Reframing Wooden Houses in Vilnius  
Vaiva Aglinskas (CUNY Graduate Center. Institute of Lithuanian Literature and Folklore)

Paper short abstract:

Once perceived as anti-modern, wooden houses are now beginning to be celebrated as sustainable and future-oriented structures in Vilnius, Lithuania. How do residents navigate this shift, and how do research projects and urban policies reframe the houses in contexts of urban and regional inequality?

Paper long abstract:

This paper traces the revaluation of wooden houses that activists, academics, and institutions like the Museum of Urban Wooden Architecture are spearheading in Vilnius, Lithuania.
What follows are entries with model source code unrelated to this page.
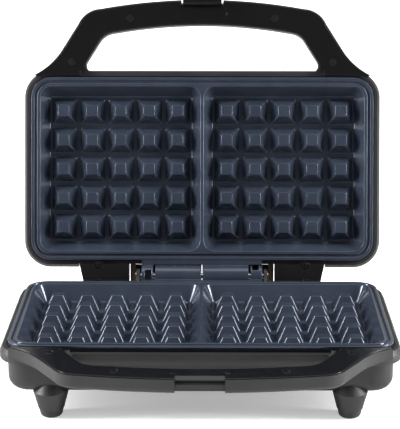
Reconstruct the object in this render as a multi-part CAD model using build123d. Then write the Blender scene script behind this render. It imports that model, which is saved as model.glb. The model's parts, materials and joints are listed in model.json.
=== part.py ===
from build123d import *
import math
import os

# Double waffle maker, standing open.
# Lengths are millimetres. Each half is drawn in its own half frame: the parting
# plane is z = 0, the half fills z < 0, x = 0 is the middle, y = 0 is the middle
# of the baking plate and the hinge lies behind it at y = HINGE_Y.

# Baking plate, one casting used for both halves
PLATE_W = 263.6
PLATE_D = 140.8
PLATE_R = 15.0
PARTING_GAP = 0.5
SKIRT_H = 4.8
LIP_W = 2.4
GROOVE_W = 2.2
GROOVE_DEPTH = 1.3
PAN_MARGIN = 6.9
CAVITY_R = 9.0
CAVITY_DEPTH = 12.0
CAVITY_DRAFT = 29.5
SEPTUM_W = 2.2
PLATE_WALL = 3.0
STUD_MARGIN_X = 13.8
STUD_MARGIN_Y = 15.0
STUD_TOP = 8.4
STUD_BASE = 18.8
STUD_DROP = 2.0
STUD_COLS = 5
STUD_ROWS = 5

# Hinge: cast knuckles on a steel rod
HINGE_BACK = 12.1
OPEN_ANGLE = 105.0
KNUCKLE_R = 8.0
KNUCKLE_L = 35.0
KNUCKLE_GAP = 1.6
LUG_L = 8.8
LUG_POCKET_W = 5.0
LUG_POCKET_DEPTH = 4.0
KNUCKLE_CLEAR = 0.5
WEB_T = 4.6
ROD_R = 2.0
ROD_FIT = 0.05
ROD_HEAD_R = 2.9
ROD_HEAD_T = 0.8
CHEEK_T = 2.6
CHEEK_R = 5.5
CHEEK_GAP = 1.4
CHEEK_REACH = 14.0

# Housings
RIM_DROP = 4.3
RIM_GAP = 1.2
RIM_WALL = 2.4
BELT_BULGE = 2.1
BELT_H = 8.5
BELT_SHOULDER = 3.7
TUB_INSET = 3.4
HALF_H = 35.0
WALL = 2.4
TUB_EDGE_R = 9.0
BELT_EDGE_R = 1.4
HINGE_RECESS_SIDE = 1.0
HINGE_RECESS_GAP = 0.9
SEAT_GAP = 0.05

# Handles
HANDLE_T = 11.0
HANDLE_WALL = 2.4
HANDLE_EDGE_R = 3.5
GRIP_OUT = 56.2
TIP_SIDE = 5.9
TIP_BACK = 1.7
WAIST_IN = 22.5
WAIST_OUT = 20.9
ELBOW_IN = 11.5
ELBOW_BACK = 18.8
SHOULDER_IN = 17.5
SHOULDER_BACK = 7.0
HANDLE_FLARE = 1.6
HANDLE_BULGE = 3.2
GRIP_W = 19.3
GRIP_ARCH = 7.5
GRIP_ARM_W = 13.4
GRIP_GAP_LEAN = 17.9
GRIP_GAP_WALL = 0.9
GRIP_GAP_ROUND = 0.5
GRIP_GAP_END_R = 5.0
COVER_T = 3.2
COVER_INSET = 1.2
COVER_DROP = 0.4
COVER_GAP = 0.1
SHELL_LIP_DROP = 1.2
ARM_SCREW_IN = 6.4
ARM_SCREW_BACK = 10.8
GRIP_SCREW_IN = 22.4
GRIP_SCREW_BACK = 14.1
HANDLE_BOSS_R = 3.4
HANDLE_SCREW_R = 1.3
HANDLE_SCREW_HEAD_R = 2.7
HANDLE_SCREW_HEAD_H = 1.6
HANDLE_SCREW_END = 0.4
HEAD_RECESS_FIT = 0.2
CROSS_ARM = 0.62
CROSS_SLOT = 0.13
CROSS_DEPTH = 0.55
PIP_X = 17.9
PIP_BACK = 10.9
PIP_R = 1.0
PIP_H = 0.3
LATCH_STOP_GAP = 0.3

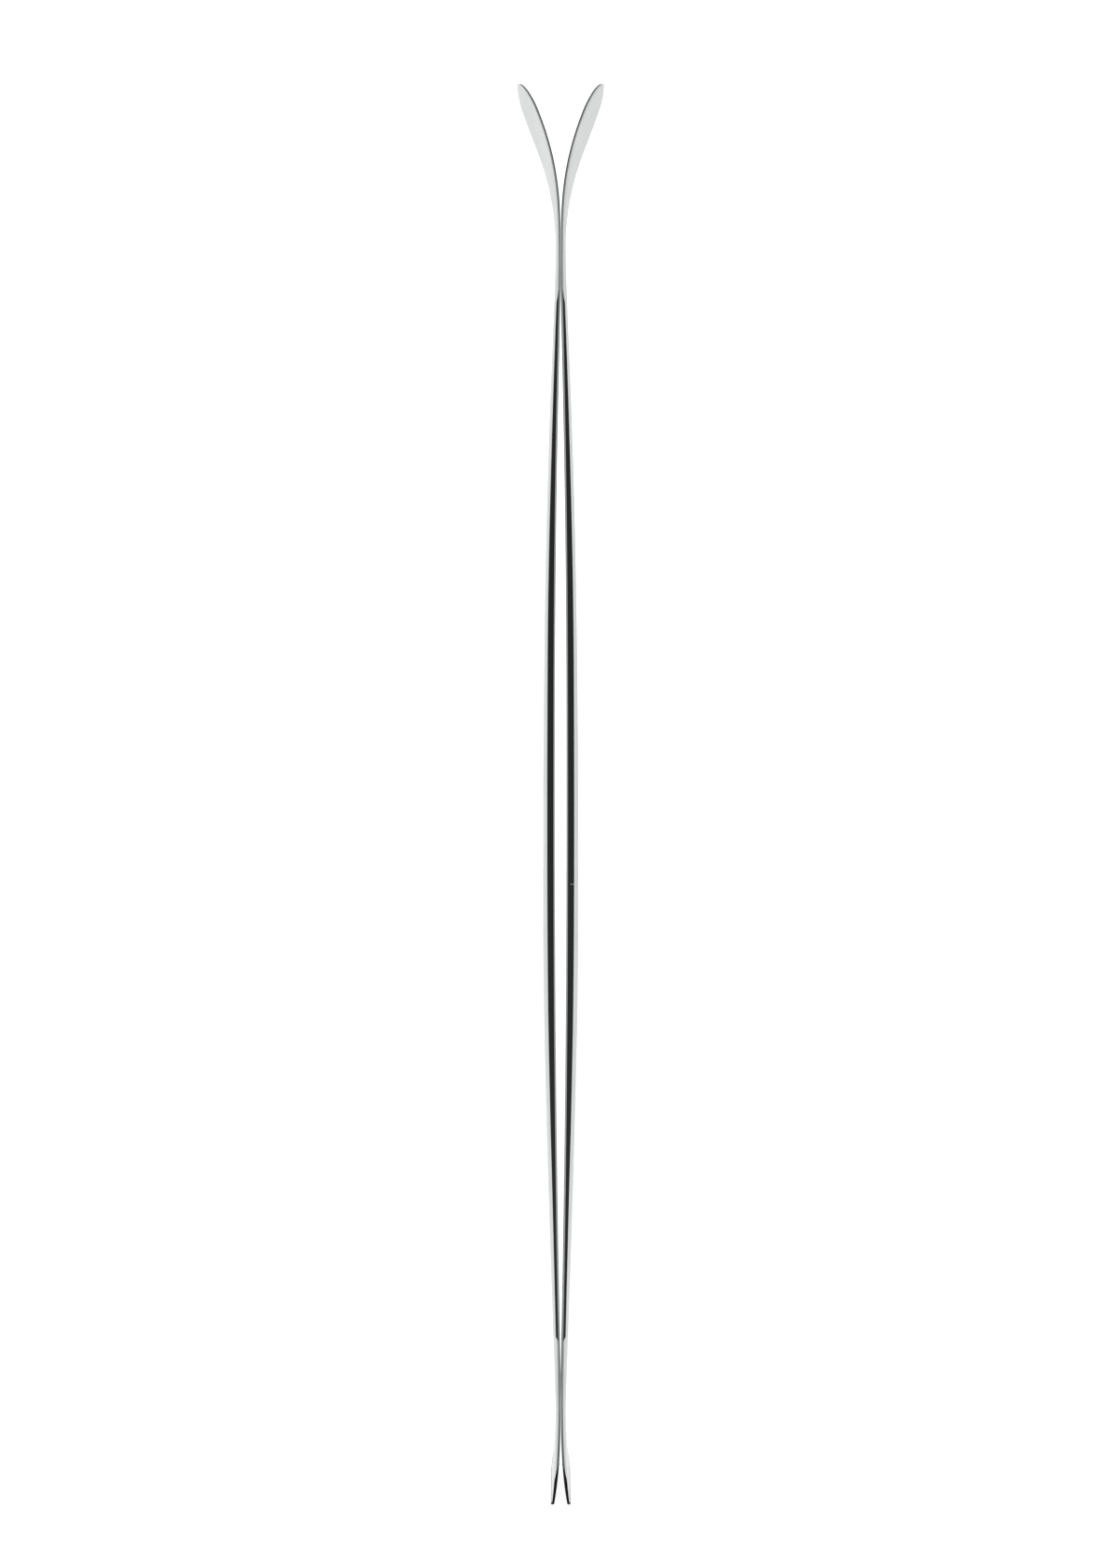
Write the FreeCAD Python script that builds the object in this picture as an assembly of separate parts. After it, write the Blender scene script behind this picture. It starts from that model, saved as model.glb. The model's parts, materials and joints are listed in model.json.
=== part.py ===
"""Pair of cross country skis, standing on their tails and held base to base.

Frame: +Z runs up from the tails to the tips, +X points from the left ski to
the right ski, and Y runs across the width of the skis.  The origin is midway
between the two tail ends.  Units are millimetres.

Each ski is a wood cored sandwich.  From the running face outwards it has the
base, a glass sheet, the core between two side walls, a second glass sheet and
the cap.  The core is glued up from short lengths of wood, and a plastic filler
carries on from it into the tip and the tail.  Every layer follows the same
camber line.  The right ski is drawn, and the left ski is the same ski turned
half a turn about Z.
"""
import FreeCAD
import Part

import math
import os

V = FreeCAD.Vector

# Overall size of one ski.
SKI_LENGTH = 2000.0
TIP_WIDTH = 72.0
WAIST_WIDTH = 61.0
TAIL_WIDTH = 67.0
TIP_WIDEST_Z = 1940.0
TIP_ROUNDNESS = 1.7
WAIST_Z = 880.0
TAIL_WIDEST_Z = 110.0
TAIL_CORNER = 3.0

# The camber line is the running face seen from the side.
HALF_GAP = 0.2
CAMBER = 8.3
CAMBER_PEAK_Z = 957.0
FRONT_CONTACT_Z = 1735.0
REAR_CONTACT_Z = 135.0
FRONT_BOW = (2.8, 1.3)
REAR_BOW = (2.15, 1.1)
TIP_START_Z = 1765.0
TIP_RISE = 59.1
TIP_SHARES = (0.395, 1.161, -0.556)
TAIL_START_Z = 140.0
TAIL_KICK = 9.2
TAIL_POWER = 2.8

# Thickness of the whole ski, as (height up the ski, thickness).
THICKNESS = [
    (0.0, 4.3),
    (60.0, 6.2),
    (140.0, 7.0),
    (232.0, 8.4),
    (388.0, 11.2),
    (543.0, 13.8),
    (698.0, 16.0),
    (880.0, 16.9),
    (1061.0, 15.9),
    (1268.0, 14.3),
    (1475.0, 11.6),
    (1682.0, 7.8),
    (1770.0, 6.9),
    (1850.0, 6.3),
    (1950.0, 5.9),
    (2000.0, 5.7),
]
TIP_EDGE_THICK = 1.2
TIP_EDGE_LENGTH = 20.5

# Height of the side wall, as (height up the ski, side wall height).
WALL_HEIGHT = [
    (232.0, 3.2),
    (336.0, 3.95),
    (440.0, 5.0),
    (543.0, 6.5),
    (698.0, 8.2),
    (880.0, 8.7),
    (1061.0, 8.6),
    (1268.0, 8.0),
    (1475.0, 5.7),
    (1630.0, 3.7),
    (1690.0, 2.7),
]

# Layers.
BASE_THICK = 1.1
GLASS_THICK = 0.5
CORE_BOTTOM = BASE_THICK + GLASS_THICK
FILLER_THICK = 1.5
CAP_THICK = 1.1
CAP_SIDE = 2.4
CAP_LIP = 2.2
BEVEL_MIN = 1.6
BEVEL_SLOPE = 1.3

# Side walls.
WALL_WIDTH = 3.0
WALL_START_Z = 228.0
WALL_END_Z = 1690.0
WALL_START_SLANT = 4.0
WALL_END_SLANT = 8.0
SLANT_RISE = 6.0

# Room under the cap, the wooden core in it, and the plate set into the core.
ROOM_START_Z = 40.0
ROOM_END_Z = 1960.0
CORE_START_Z = 70.0
CORE_END_Z = 1720.0
CORE_LENGTHS = 8
GLUE_LINE = 0.1
INSERT_START_Z = 720.0
INSERT_END_Z = 1030.0
INSERT_WIDTH = 36.0
INSERT_THICK = 2.0
BINDING_FLAT_X = 24.8

# Running face groove.
GROOVE_WIDTH = 3.0
GROOVE_DEPTH = 0.6
GROOVE_START_Z = 150.0
GROOVE_END_Z = 1740.0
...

It analyzes the discursive shift that reframes predominantly wooden historical suburbs like the neighborhood of Snipiskes from being interpreted as anachronistic, backward, left-behind to exemplary forebearers of urban sustainability. This reframing comes at a crucial moment when such wooden houses are rapidly disappearing from the cityscape to make way for multi-story newbuild housing. How do the tactics of making-do that have long since been part of the everyday life of disadvantaged residents of wooden houses get repackaged by researchers as exemplars of a sustainable future, and what transformative effect does this have for the resident’s self-perception and subjectivity/personhood/positionality? Once feeling like they got shortchanged during processes of post-Soviet privatization when they gained ownership of housing they had been waiting to be moved out of for decades, thirty years later, residents of these houses are being targeted by municipal and Scandinavian research projects that aim to promote preservation and celebrate these structures as future-oriented sustainable heritage. However, attitudes toward wooden architecture are contextually conditioned and often clash when comparing those in Lithuania and countries like Sweden, Norway, and Finland. How are wooden houses that were once seen as the epitome of provinciality and backwardness, now acting as coordinates of europeanization and ‘nordification’ shaping Lithuania’s future?